OAKLAND (CBS SF) -- The failure of a switch within BART's complex computer system triggered Saturday's three-hour shut down of the massive transit system, stranding thousands of commuters, officials announced Monday.

BART Spokeswoman Alicia Trost said the failure was not related to crews working overnight on BART's uninterruptible power supply in Oakland, as was originally believed.

"The failure was software related at one switch that is part of a complex computer network," she said in a release. " As a result, trains were not dispatched between 6 am and 9 am Saturday morning. There was no maintenance being done on the system at the time of the failure. Therefore, we know the cause wasn't contributed to work being done overnight."

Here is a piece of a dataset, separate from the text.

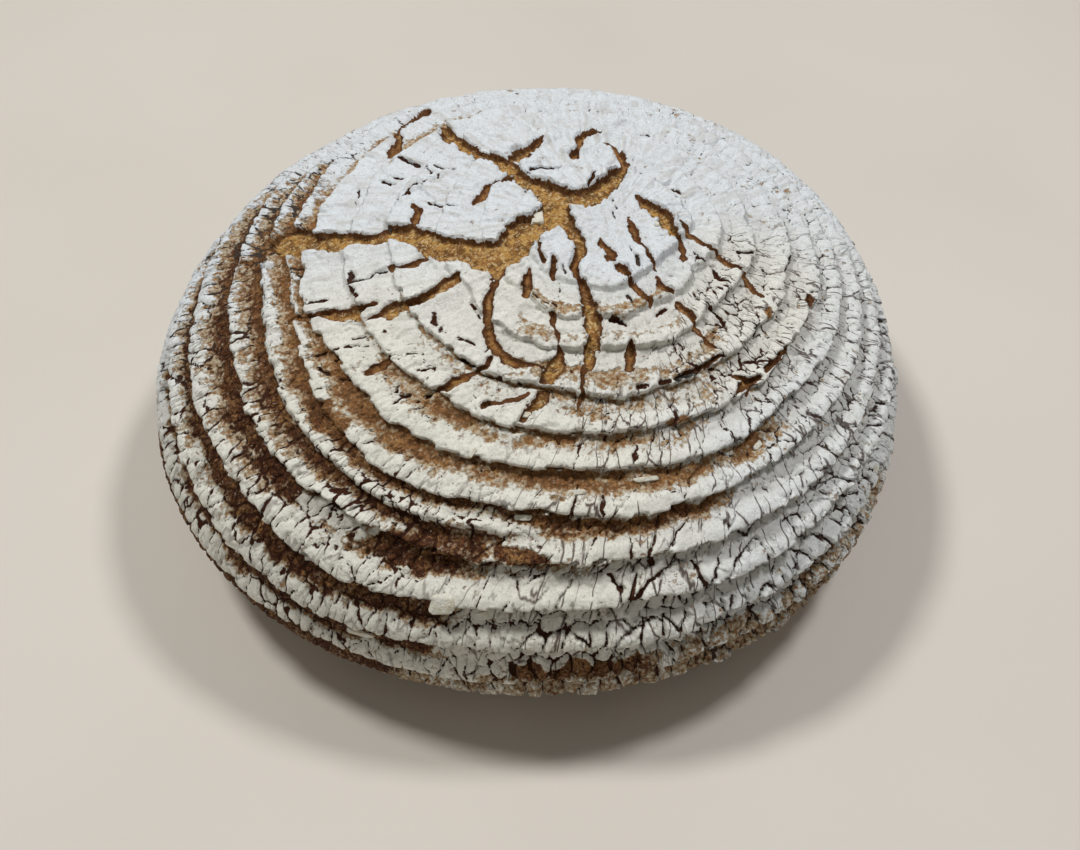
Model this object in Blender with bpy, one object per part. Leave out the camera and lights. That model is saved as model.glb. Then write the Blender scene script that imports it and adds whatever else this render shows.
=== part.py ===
"""Round sourdough loaf, proofed in a coiled cane basket and baked until its floured crown tore open.

The loaf is one closed solid. A bare dome is covered with arc-length coordinates, like a map laid over it:
a distance from the ring centre, along the crust, and a bearing (0 is right, 90 back, 180 left, 270 front).
The coil ridges, the torn crown and the bare hollow are heights above the dome, given in those coordinates.
Lengths are in metres, +Z is up, the flat underside lies at z = 0 and the loaf's box is centred on the origin.
"""

import bmesh
import bpy
import numpy as np

MM = 0.001

# The bare dome
LOAF_RADIUS = 110 * MM
LOAF_HEIGHT = 90 * MM
WAIST_HEIGHT = 32 * MM
BASE_RADIUS = 88 * MM
SHOULDER_POWER = 2.1
PLAN_BULGES = ((2, 1.4 * MM, 45), (3, 1.5 * MM, 314), (4, 0.9 * MM, 39))  # lobes, size, bearing
RING_CENTRE = (21 * MM, -2 * MM)
CENTRE_FADE = 3

# The coils: each ridge's outer edge at the front, and how much further in it lies at the left
COILS = (
    (24.5, 0),
    (34, 0),
    (44.5, 0),
    (57, 0),
    (67.5, 0),
    (77.5, 0),
    (89, 8),
    (101.5, 5),
    (113.5, 6),
    (126, 9),
    (139, 14),
    (150, 17),
)
LEFT_SQUEEZE = (190, 38)  # bearing and spread of that shift
RIGHT_SQUEEZE = (320, 32, 5.5)  # bearing, spread and mm by which all the ridges lie further in
FRONT_LEFT_SPREAD = (242, 22, 3)  # and further out
WOBBLES = ((7, 0.5, 1.9), (11, 0.35, -2.3))  # waves round a ridge, mm, turn from one ridge to the next
SPLIT_COIL = 7  # this coil divides in two
SPLIT_BEARINGS = (110, 150, 255, 266)  # where the second half fades in and out
INNER_RIDGE = 1.0 * MM
OUTER_RIDGE = 2.3 * MM
RIDGE_GROWTH = (20 * MM, 85 * MM)
VALLEY_END = 0.12  # shares of a coil's width
CREST_START = 0.7
CREST_END = 0.93

# The smooth floured plates left of the crown, which hide most of the ridges' height
PLATE_BEARING = 165
PLATE_SPREAD = 48
PLATE_REACH = (76 * MM, 86 * MM)
PLATE_SMOOTHING = 0.75

# The tears, as lines of (bearing, mm from the ring centre, half width in mm)
TEARS = (
    ((178, 83, 4.0), (181, 70, 3.2), (183, 57, 2.6), (191, 45, 3.4), (203, 33, 4.2)),
    ((203, 33, 4.2), (195, 24, 4.0), (170, 15, 3.4)),
    ((128, 68, 0.9), (137, 54, 2.0), (140, 38, 2.1), (148, 26, 2.4), (165, 15, 3.0)),
    ((89, 40, 0.9), (73, 28, 1.4), (84, 17, 1.9), (110, 13.5, 2.4), (140, 20, 3.2)),
    ((42, 13.5, 0.8), (22, 18, 2.0), (5, 18.5, 2.6), (352, 21, 1.2), (344, 24, 0.6)),
    ((185, 13, 2.2), (218, 11.5, 1.9), (240, 19, 1.2), (256, 30, 1.9)),
    ((256, 30, 1.9), (261, 37, 2.4), (258, 48, 1.8), (260, 60, 0.8)),
    ((218, 37, 1.3), (229, 45, 1.6), (237, 56, 1.3)),
    ((207, 44, 0.9), (210, 53, 1.4), (208, 62, 1.3), (202, 75, 1.3), (199, 82, 1.0)),
    ((146, 68, 0.8), (135, 79, 1.8), (122, 86, 1.0)),
    ((358, 21.5, 1.0), (351, 30.5, 1.0), (343, 44.5, 0.8)),
)
TEAR_DEPTH = 2.4 * MM
TEAR_WALL = 1.0 * MM
LIP_HEIGHT = 0.8 * MM
LIP_REACH = 4 * MM

# The bare hollow at the front left, where the crust lost its flour
HOLLOW_BEARING = 255
HOLLOW_DISTANCE = 105 * MM
HOLLOW_SIZE = (16 * MM, 7 * MM)  # round the loaf, and down it
HOLLOW_DEPTH = 1.5 * MM

# The mesh
COLUMNS = 97
CROWN_ROWS = (0.12, 0.22, 0.32, 0.42, 0.51, 0.6, 0.69, 0.78, 0.86, 0.95)
COIL_ROWS = (0.06, 0.34, 0.7, 0.94)
LOWER_ROWS = 2
PROFILE_STEPS = 600
SLOPE_STEP = 0.2 * MM

CRUST_COLOUR = (0.52, 0.47, 0.40, 1.0)
CRUST_ROUGHNESS = 0.9


def smooth_step(low, high, value):
    """0 below low, 1 above high, and a smooth ramp between."""
    share = np.clip((value - low) / (high - low), 0, 1)
    return share * share * (3 - 2 * share)


def bearing_bump(bearing, centre, spread):
    """1 at a bearing, falling away on both sides over spread degrees."""
    gap = (bearing - centre + 180) % 360 - 180
    return np.exp(-((gap / spread) ** 2))


def meridian():
    """Distance along the crust, and the radius there, from the crown to the edge of the flat underside."""
    turn = np.linspace(0, np.pi / 2, PROFILE_STEPS)
    upper_radius = LOAF_RADIUS * np.sin(turn)
    upper_height = WAIST_HEIGHT + (LOAF_HEIGHT - WAIST_HEIGHT) * np.cos(turn) ** (2 / SHOULDER_POWER)
    lower_radius = BASE_RADIUS + (LOAF_RADIUS - BASE_RADIUS) * np.cos(turn[1:])
    lower_height = WAIST_HEIGHT * (1 - np.sin(turn[1:]))
    radius = np.concatenate([upper_radius, lower_radius])
    height = np.concatenate([upper_height, lower_height])
    steps = np.hypot(np.diff(radius), np.diff(height))
    distance = np.concatenate([[0], np.cumsum(steps)])
    return distance, radius, height, distance[PROFILE_STEPS - 1]


DISTANCE, RADIUS, HEIGHT, WAIST_DISTANCE = meridian()
BASE_DISTANCE = DISTANCE[-1]


def plan_scale(bearing):
    """How much wider than a circle the loaf is at each bearing."""
    scale = np.ones_like(bearing)
    for lobes, size, centre in PLAN_BULGES:
        scale += size / LOAF_RADIUS * np.cos(lobes * (bearing - np.radians(centre)))
    return scale


def dome(along, across):
    """Points of the bare dome. along and across are the map's flat coordinates, centred on the rings."""
    distance = np.hypot(along, across)
    bearing = np.arctan2(across, along)
    radius = np.interp(distance, DISTANCE, RADIUS)
    above_waist = distance < WAIST_DISTANCE
    lean = np.where(above_waist, 1 - (radius / LOAF_RADIUS) ** CENTRE_FADE, 0)
    x = radius * np.cos(bearing) + RING_CENTRE[0] * lean
    y = radius * np.sin(bearing) + RING_CENTRE[1] * lean
    share = np.clip(np.hypot(x, y) / LOAF_RADIUS, 0, 1)
    upper = WAIST_HEIGHT + (LOAF_HEIGHT - WAIST_HEIGHT) * (1 - share**2) ** (1 / SHOULDER_POWER)
    lower = np.interp(distance, DISTANCE, HEIGHT)
    scale = plan_scale(np.arctan2(y, x))
    return np.stack([x * scale, y * scale, np.where(above_waist, upper, lower)], axis=-1)


def dome_normals(along, across):
    """Outward directions of the bare dome."""
    slope_along = dome(along + SLOPE_STEP, across) - dome(along - SLOPE_STEP, across)
    slope_across = dome(along, across + SLOPE_STEP) - dome(along, across - SLOPE_STEP)
    normal = np.cross(slope_along, slope_across)
    return normal / np.linalg.norm(normal, axis=-1, keepdims=True)


def coil_edge(coil, bearing):
    """Distance of one ridge's outer edge from the ring centre, at each bearing in degrees."""
    front, squeeze = COILS[coil]
    edge = front - squeeze * bearing_bump(bearing, *LEFT_SQUEEZE)
    edge = edge - RIGHT_SQUEEZE[2] * bearing_bump(bearing, *RIGHT_SQUEEZE[:2])
    edge = edge + FRONT_LEFT_SPREAD[2] * bearing_bump(bearing, *FRONT_LEFT_SPREAD[:2])
    for waves, size, turn in WOBBLES:
        edge = edge + size * np.sin(waves * np.radians(bearing) + turn * coil)
    return edge * MM


def ridge(share):
    """A ridge's height, 0 to 1, across its coil: a valley, a slow rise, a crest and a sharp outer edge."""
    return smooth_step(VALLEY_END, CREST_START, share) * (1 - smooth_step(CREST_END, 1, share))


def coil_height(distance, bearing):
    """Height of the coil ridges, 0 to 1, below which lie the valleys."""
    height = np.zeros_like(distance)
    inner = np.zeros_like(distance)
    rise, full, fade, end = SPLIT_BEARINGS
    split = smooth_step(rise, full, bearing) * (1 - smooth_step(fade, end, bearing))
    for coil in range(len(COILS)):
        outer = coil_edge(coil, bearing)
        share = np.clip((distance - inner) / (outer - inner), 0, 1)
        profile = ridge(share)
        if coil == SPLIT_COIL:
            profile = (1 - split) * profile + split * ridge(2 * share % 1)
        height = np.where((distance >= inner) & (distance < outer), profile, height)
        inner = outer
    return height


def tear_gap(along, across):
    """Distance outside the nearest tear's edge, negative inside the tear."""
    gap = np.full_like(along, LOAF_RADIUS)
    for line in TEARS:
        bearing, distance, half_width = np.array(line, float).T
        line_along = distance * MM * np.cos(np.radians(bearing))
        line_across = distance * MM * np.sin(np.radians(bearing))
        for i in range(len(line) - 1):
            run_along = line_along[i + 1] - line_along[i]
            run_across = line_across[i + 1] - line_across[i]
            reach = (along - line_along[i]) * run_along + (across - line_across[i]) * run_across
            share = np.clip(reach / (run_along**2 + run_across**2), 0, 1)
            off_along = along - line_along[i] - share * run_along
            off_across = across - line_across[i] - share * run_across
            width = (half_width[i] + share * (half_width[i + 1] - half_width[i])) * MM
            gap = np.minimum(gap, np.hypot(off_along, off_across) - width)
    return gap


def relief(along, across):
    """Height of the crust above the bare dome."""
    distance = np.hypot(along, across)
    bearing = np.degrees(np.arctan2(across, along)) % 360
    size = INNER_RIDGE + (OUTER_RIDGE - INNER_RIDGE) * smooth_step(*RIDGE_GROWTH, distance)
    plate = bearing_bump(bearing, PLATE_BEARING, PLATE_SPREAD) * (1 - smooth_step(*PLATE_REACH, distance))
    coils = coil_height(distance, bearing) * (1 - PLATE_SMOOTHING * plate) + PLATE_SMOOTHING / 2 * plate
    gap = tear_gap(along, across)
    torn = 1 - smooth_step(-TEAR_WALL, TEAR_WALL, gap)
    lip = LIP_HEIGHT * np.exp(-np.clip(gap, 0, None) / LIP_REACH) * smooth_step(-TEAR_WALL, TEAR_WALL, gap)
    round_hollow = ((bearing - HOLLOW_BEARING) * np.radians(1) * distance / HOLLOW_SIZE[0]) ** 2
    down_hollow = ((distance - HOLLOW_DISTANCE) / HOLLOW_SIZE[1]) ** 2
    hollow = HOLLOW_DEPTH * np.exp(-round_hollow - down_hollow)
    return (size * (coils - 0.5)) * (1 - torn) - TEAR_DEPTH * torn + lip - hollow


def row_distances(bearing):
    """Distances of the mesh's rows from the ring centre, which follow the ridges at every bearing."""
    rows = []
    inner = np.zeros_like(bearing)
    for coil in range(len(COILS)):
        outer = coil_edge(coil, bearing)
        shares = COIL_ROWS
        if coil == 0:
            shares = CROWN_ROWS
        if coil == SPLIT_COIL:
            shares = [share / 2 for share in COIL_ROWS] + [(1 + share) / 2 for share in COIL_ROWS]
        rows += [inner + share * (outer - inner) for share in shares]
        inner = outer
    for step in range(1, LOWER_ROWS + 1):
        rows.append(inner + (BASE_DISTANCE - inner) * step / (LOWER_ROWS + 1))
    return np.array(rows)


def crust_points(distance, bearing):
    """Points of the crust, with its relief, at distances from the ring centre and bearings in degrees."""
    along = distance * np.cos(np.radians(bearing))
    across = distance * np.sin(np.radians(bearing))
    return dome(along, across) + dome_normals(along, across) * relief(along, across)[..., None]


def loaf_rows():
    """The loaf's points row by row, from below the crown down to the edge of the flat underside."""
    bearing = np.arange(COLUMNS) * 360 / COLUMNS
    crust = crust_points(row_distances(bearing), bearing)
    rim = dome(BASE_DISTANCE * np.cos(np.radians(bearing)), BASE_DISTANCE * np.sin(np.radians(bearing)))
    rim[:, 2] = 0
    return np.concatenate([crust, rim[None]])


def build_loaf():
    """Joins the rows into one closed body, with its box centred on the origin."""
    rows = loaf_rows()
    crown = crust_points(np.zeros(1), np.zeros(1))[0]
    spread = rows.reshape(-1, 3)
    shift = (spread.min(axis=0) + spread.max(axis=0)) / 2
    shift[2] = 0
    shape = bmesh.new()
    top = shape.verts.new(crown - shift)
    rings = [[shape.verts.new(point - shift) for point in row] for row in rows]
    for i in range(COLUMNS):
        following = (i + 1) % COLUMNS
        shape.faces.new((top, rings[0][i], rings[0][following]))
        for upper, lower in zip(rings, rings[1:]):
            shape.faces.new((upper[i], lower[i], lower[following], upper[following]))
    shape.faces.new(reversed(rings[-1]))
    bmesh.ops.triangulate(shape, faces=shape.faces)
    mesh = bpy.data.meshes.new("loaf")
    shape.to_mesh(mesh)
    shape.free()
    mesh.shade_smooth()
    return mesh


def crust_material():
    """Floured crust: matt, and a mean of white flour and brown crust."""
    material = bpy.data.materials.new("crust")
    material.use_nodes = True
    shader = material.node_tree.nodes["Principled BSDF"]
    shader.inputs["Base Color"].default_value = CRUST_COLOUR
    shader.inputs["Roughness"].default_value = CRUST_ROUGHNESS
    shader.inputs["Metallic"].default_value = 0.0
    return material


def main():
    for item in list(bpy.data.objects):
        bpy.data.objects.remove(item, do_unlink=True)
    loaf = bpy.data.objects.new("loaf", build_loaf())
    loaf.data.materials.append(crust_material())
    bpy.context.scene.collection.objects.link(loaf)


main()
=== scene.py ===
"""Dresses the sourdough loaf: its ridged crust, cracked flour coat and torn crown, at about 0.45 mm.

The crust is laid out on a map: a distance in mm from the ring centre, along the crust, and a bearing in
degrees (0 is right, 90 back, 180 left, 270 front). Every height and finish is a function of those two.
"""

import bmesh
import bpy
import numpy as np
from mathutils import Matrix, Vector


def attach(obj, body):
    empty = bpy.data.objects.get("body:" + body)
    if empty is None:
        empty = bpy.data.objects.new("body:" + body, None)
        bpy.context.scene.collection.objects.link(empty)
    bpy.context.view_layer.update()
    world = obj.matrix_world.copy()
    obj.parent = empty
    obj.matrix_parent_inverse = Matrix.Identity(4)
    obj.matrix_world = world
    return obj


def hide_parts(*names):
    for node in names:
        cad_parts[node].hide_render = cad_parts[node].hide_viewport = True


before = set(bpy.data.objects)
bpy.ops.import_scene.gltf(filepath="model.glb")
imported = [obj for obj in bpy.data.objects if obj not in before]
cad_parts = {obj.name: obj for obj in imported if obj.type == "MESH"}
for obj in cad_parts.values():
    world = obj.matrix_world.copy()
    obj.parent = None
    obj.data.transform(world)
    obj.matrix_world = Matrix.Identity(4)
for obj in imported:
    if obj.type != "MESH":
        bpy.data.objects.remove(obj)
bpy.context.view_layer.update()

MM = 0.001

# ---- the bare dome, as the solid has it
LOAF_RADIUS = 110
LOAF_HEIGHT = 90
WAIST_HEIGHT = 32
BASE_RADIUS = 88
SHOULDER_POWER = 2.1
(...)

BART is launching an internal forensic investigation trying to determine what caused a system wide shutdown Saturday.

At 2:45 a.m. Saturday, BART had a computer system failure affecting the system's traction power supply system and train control routing system. For three hours of the morning commute from 6 to 9 a.m., trains were stopped in their tracks. Trost said the outage forced the agency to reset computers at more than 100 locations.

"Since that moment we've had no problems with train service, no failure points," Trost said.

Cisco Systems, which operates BART's computer system that failed, is now conducting an investigation. BART anticipates it will have a better understanding of the root cause in the coming days.

"Now we're waiting for Cisco to tell us what happened with that switch, why did it fail, why were the layers of redundancy that we have in place not working," Trost said.

Roughly 150,000 people ride BART on Saturdays, compared to nearly 400,000 people on most weekdays.

BART says this is the most significant outage the transit agency has experienced in 15 years.

Trost says when the system fails it does so safely, trains were not moving for three hours but the system shut down as it's designed to.

Trost said the BART staff was waiting for failure analysis results from Cisco to understand the exact cause of the failure.